Even after Obama released his long-form birth certificate, Trump tweeted constantly after 2011 that he had doubts about the document.

These statements were problematic when Trump suddenly decided this month to declare that Obama was indeed born in the United States. So rather than admit he was wrong, Trump has sought to pin the blame on Hillary Clinton’s 2008 campaign, saying it first raised questions about Obama’s birth. During the first presidential debate on Sept. 26, Trump suggested the 2008 Clinton campaign was “pressing very hard” to find the birth certificate.

Again, Trump grasps at straws to deflect from his own falsehoods.
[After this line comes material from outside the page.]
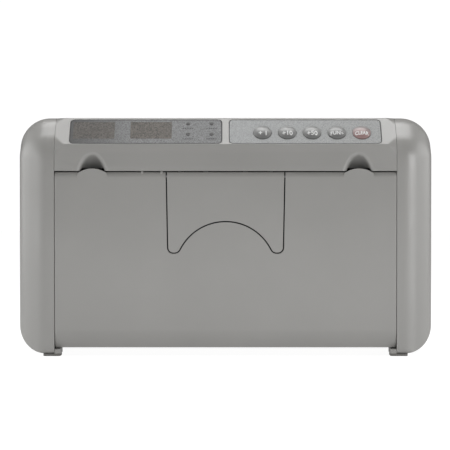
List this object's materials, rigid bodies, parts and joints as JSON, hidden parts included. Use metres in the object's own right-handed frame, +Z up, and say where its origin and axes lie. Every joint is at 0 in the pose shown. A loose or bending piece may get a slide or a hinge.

Trump twisted a comment by Clinton’s 2008 campaign manager, Patti Solis Doyle, to suggest the Clinton campaign pressed the birther story during the long battle for the Democratic nomination. Instead, Doyle had reported that a volunteer coordinator in Iowa was fired in December 2007 after forwarding an email perpetuating the birther tale — which is the opposite of what Trump claims.

Trump also seized on a statement by James Asher, formerly of the McClatchy Washington bureau, that during the 2008 campaign longtime Clinton ally Sidney Blumenthal “strongly urged” him to “investigate the exact place of President Obama’s birth, which he suggested was in Kenya.” A McClatchy reporter in Africa determined there was nothing to the claim, and no story was ever printed. Blumenthal, who at the time was not on the campaign payroll, insists that Asher’s claim is false; Asher has not provided notes or other contemporaneous material that would back up his memory.

At best, these instances cited by Trump are wisps of evidence that people loosely connected to the 2008 Clinton campaign were interested in spreading gossip about the circumstances of Obama’s birth. But they pale in comparison to Trump’s repeated questions and statements about Obama’s birth certificate.

Trump has never explained why he touted the birther tale with such fervor, or why he changed his mind after expressing doubts for so long.